Please quote the material exactly, every line of it.
[start]
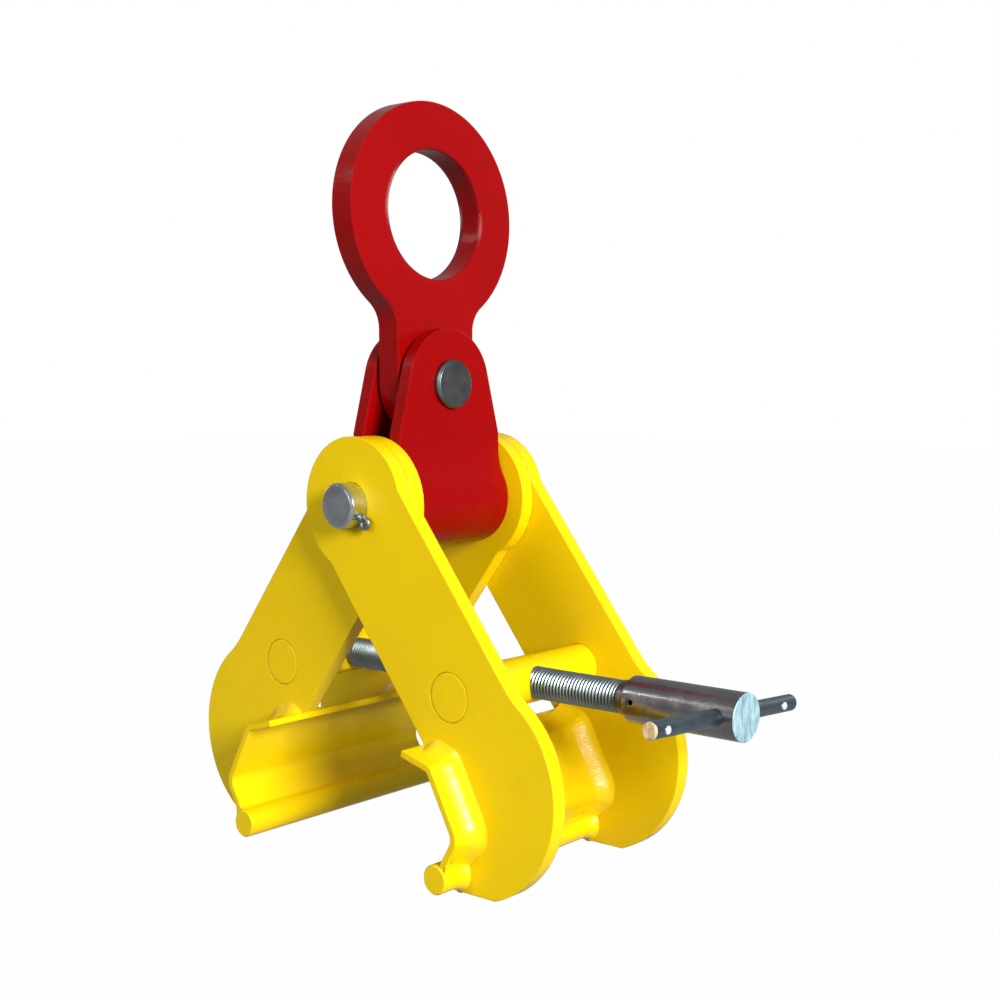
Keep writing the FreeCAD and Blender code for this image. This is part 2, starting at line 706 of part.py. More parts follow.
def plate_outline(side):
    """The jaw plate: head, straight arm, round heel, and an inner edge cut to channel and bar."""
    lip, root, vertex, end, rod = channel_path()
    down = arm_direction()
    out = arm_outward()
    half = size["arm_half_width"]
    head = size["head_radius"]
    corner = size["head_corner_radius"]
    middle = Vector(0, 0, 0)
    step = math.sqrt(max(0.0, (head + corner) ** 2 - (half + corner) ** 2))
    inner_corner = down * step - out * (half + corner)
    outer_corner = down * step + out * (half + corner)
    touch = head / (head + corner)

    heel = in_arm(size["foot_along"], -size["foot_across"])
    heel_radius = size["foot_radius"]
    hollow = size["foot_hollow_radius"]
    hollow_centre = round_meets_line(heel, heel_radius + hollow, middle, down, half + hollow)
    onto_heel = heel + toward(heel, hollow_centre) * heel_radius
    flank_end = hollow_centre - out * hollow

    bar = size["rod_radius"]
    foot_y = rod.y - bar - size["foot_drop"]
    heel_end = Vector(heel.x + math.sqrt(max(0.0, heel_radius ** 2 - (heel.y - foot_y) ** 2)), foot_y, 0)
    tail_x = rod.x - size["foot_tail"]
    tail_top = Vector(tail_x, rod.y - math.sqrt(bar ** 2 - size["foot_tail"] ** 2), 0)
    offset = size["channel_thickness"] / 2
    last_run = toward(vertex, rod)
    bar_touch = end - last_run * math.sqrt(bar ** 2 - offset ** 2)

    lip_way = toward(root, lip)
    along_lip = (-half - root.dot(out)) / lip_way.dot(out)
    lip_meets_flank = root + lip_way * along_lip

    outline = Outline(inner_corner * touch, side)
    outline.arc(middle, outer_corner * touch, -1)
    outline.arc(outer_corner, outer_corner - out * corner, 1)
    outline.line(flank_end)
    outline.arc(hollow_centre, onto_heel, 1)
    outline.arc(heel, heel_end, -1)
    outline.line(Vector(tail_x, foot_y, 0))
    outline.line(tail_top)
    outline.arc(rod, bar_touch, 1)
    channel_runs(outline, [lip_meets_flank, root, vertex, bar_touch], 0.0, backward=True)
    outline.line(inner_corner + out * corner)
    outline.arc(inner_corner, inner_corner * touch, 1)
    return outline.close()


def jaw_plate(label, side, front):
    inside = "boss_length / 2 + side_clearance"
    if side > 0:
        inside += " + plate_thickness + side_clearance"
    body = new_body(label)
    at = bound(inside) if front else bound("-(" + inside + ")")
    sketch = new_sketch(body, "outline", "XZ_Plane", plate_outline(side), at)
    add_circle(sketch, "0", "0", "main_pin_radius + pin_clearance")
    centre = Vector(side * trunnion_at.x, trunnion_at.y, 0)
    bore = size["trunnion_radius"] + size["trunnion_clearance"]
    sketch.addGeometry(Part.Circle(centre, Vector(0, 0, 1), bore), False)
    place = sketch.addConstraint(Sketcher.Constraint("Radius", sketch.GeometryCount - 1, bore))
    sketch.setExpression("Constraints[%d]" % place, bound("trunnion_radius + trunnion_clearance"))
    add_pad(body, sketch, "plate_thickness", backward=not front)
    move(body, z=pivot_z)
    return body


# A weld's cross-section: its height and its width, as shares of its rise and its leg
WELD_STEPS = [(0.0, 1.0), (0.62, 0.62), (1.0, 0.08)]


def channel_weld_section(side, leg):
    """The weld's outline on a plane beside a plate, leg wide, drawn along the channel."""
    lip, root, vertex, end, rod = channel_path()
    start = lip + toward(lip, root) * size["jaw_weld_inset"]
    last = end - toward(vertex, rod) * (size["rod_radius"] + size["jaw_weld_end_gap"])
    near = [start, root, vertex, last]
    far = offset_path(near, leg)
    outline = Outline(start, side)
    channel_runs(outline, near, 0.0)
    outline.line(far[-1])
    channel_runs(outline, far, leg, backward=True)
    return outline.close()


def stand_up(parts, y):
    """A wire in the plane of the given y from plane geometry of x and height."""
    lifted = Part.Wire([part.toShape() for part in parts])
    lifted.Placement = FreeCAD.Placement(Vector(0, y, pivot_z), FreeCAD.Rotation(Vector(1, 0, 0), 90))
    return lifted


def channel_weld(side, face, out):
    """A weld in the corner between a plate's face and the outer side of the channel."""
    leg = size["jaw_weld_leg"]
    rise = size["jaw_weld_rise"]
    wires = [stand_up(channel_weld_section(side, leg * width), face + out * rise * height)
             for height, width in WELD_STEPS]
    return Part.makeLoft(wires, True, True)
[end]
■ **WRITTEN SOLUTION**
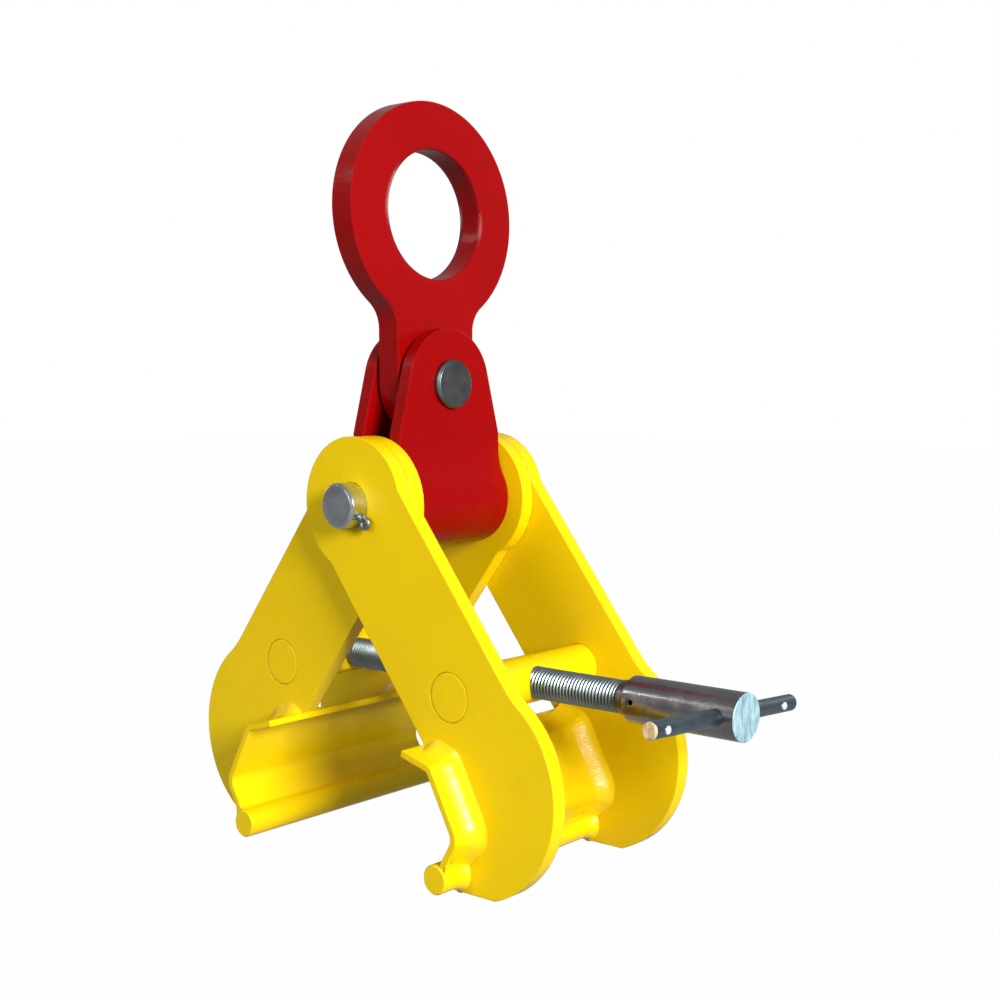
Keep writing the FreeCAD and Blender code for this image. This is part 2, starting at line 706 of part.py. More parts follow.
def plate_outline(side):
    """The jaw plate: head, straight arm, round heel, and an inner edge cut to channel and bar."""
    lip, root, vertex, end, rod = channel_path()
    down = arm_direction()
    out = arm_outward()
    half = size["arm_half_width"]
    head = size["head_radius"]
    corner = size["head_corner_radius"]
    middle = Vector(0, 0, 0)
    step = math.sqrt(max(0.0, (head + corner) ** 2 - (half + corner) ** 2))
    inner_corner = down * step - out * (half + corner)
    outer_corner = down * step + out * (half + corner)
    touch = head / (head + corner)

    heel = in_arm(size["foot_along"], -size["foot_across"])
    heel_radius = size["foot_radius"]
    hollow = size["foot_hollow_radius"]
    hollow_centre = round_meets_line(heel, heel_radius + hollow, middle, down, half + hollow)
    onto_heel = heel + toward(heel, hollow_centre) * heel_radius
    flank_end = hollow_centre - out * hollow

    bar = size["rod_radius"]
    foot_y = rod.y - bar - size["foot_drop"]
    heel_end = Vector(heel.x + math.sqrt(max(0.0, heel_radius ** 2 - (heel.y - foot_y) ** 2)), foot_y, 0)
    tail_x = rod.x - size["foot_tail"]
    tail_top = Vector(tail_x, rod.y - math.sqrt(bar ** 2 - size["foot_tail"] ** 2), 0)
    offset = size["channel_thickness"] / 2
    last_run = toward(vertex, rod)
    bar_touch = end - last_run * math.sqrt(bar ** 2 - offset ** 2)

    lip_way = toward(root, lip)
    along_lip = (-half - root.dot(out)) / lip_way.dot(out)
    lip_meets_flank = root + lip_way * along_lip

    outline = Outline(inner_corner * touch, side)
    outline.arc(middle, outer_corner * touch, -1)
    outline.arc(outer_corner, outer_corner - out * corner, 1)
    outline.line(flank_end)
    outline.arc(hollow_centre, onto_heel, 1)
    outline.arc(heel, heel_end, -1)
    outline.line(Vector(tail_x, foot_y, 0))
    outline.line(tail_top)
    outline.arc(rod, bar_touch, 1)
    channel_runs(outline, [lip_meets_flank, root, vertex, bar_touch], 0.0, backward=True)
    outline.line(inner_corner + out * corner)
    outline.arc(inner_corner, inner_corner * touch, 1)
    return outline.close()


def jaw_plate(label, side, front):
    inside = "boss_length / 2 + side_clearance"
    if side > 0:
        inside += " + plate_thickness + side_clearance"
    body = new_body(label)
    at = bound(inside) if front else bound("-(" + inside + ")")
    sketch = new_sketch(body, "outline", "XZ_Plane", plate_outline(side), at)
    add_circle(sketch, "0", "0", "main_pin_radius + pin_clearance")
    centre = Vector(side * trunnion_at.x, trunnion_at.y, 0)
    bore = size["trunnion_radius"] + size["trunnion_clearance"]
    sketch.addGeometry(Part.Circle(centre, Vector(0, 0, 1), bore), False)
    place = sketch.addConstraint(Sketcher.Constraint("Radius", sketch.GeometryCount - 1, bore))
    sketch.setExpression("Constraints[%d]" % place, bound("trunnion_radius + trunnion_clearance"))
    add_pad(body, sketch, "plate_thickness", backward=not front)
    move(body, z=pivot_z)
    return body


# A weld's cross-section: its height and its width, as shares of its rise and its leg
WELD_STEPS = [(0.0, 1.0), (0.62, 0.62), (1.0, 0.08)]


def channel_weld_section(side, leg):
    """The weld's outline on a plane beside a plate, leg wide, drawn along the channel."""
    lip, root, vertex, end, rod = channel_path()
    start = lip + toward(lip, root) * size["jaw_weld_inset"]
    last = end - toward(vertex, rod) * (size["rod_radius"] + size["jaw_weld_end_gap"])
    near = [start, root, vertex, last]
    far = offset_path(near, leg)
    outline = Outline(start, side)
    channel_runs(outline, near, 0.0)
    outline.line(far[-1])
    channel_runs(outline, far, leg, backward=True)
    return outline.close()


def stand_up(parts, y):
    """A wire in the plane of the given y from plane geometry of x and height."""
    lifted = Part.Wire([part.toShape() for part in parts])
    lifted.Placement = FreeCAD.Placement(Vector(0, y, pivot_z), FreeCAD.Rotation(Vector(1, 0, 0), 90))
    return lifted


def channel_weld(side, face, out):
    """A weld in the corner between a plate's face and the outer side of the channel."""
    leg = size["jaw_weld_leg"]
    rise = size["jaw_weld_rise"]
    wires = [stand_up(channel_weld_section(side, leg * width), face + out * rise * height)
             for height, width in WELD_STEPS]
    return Part.makeLoft(wires, True, True)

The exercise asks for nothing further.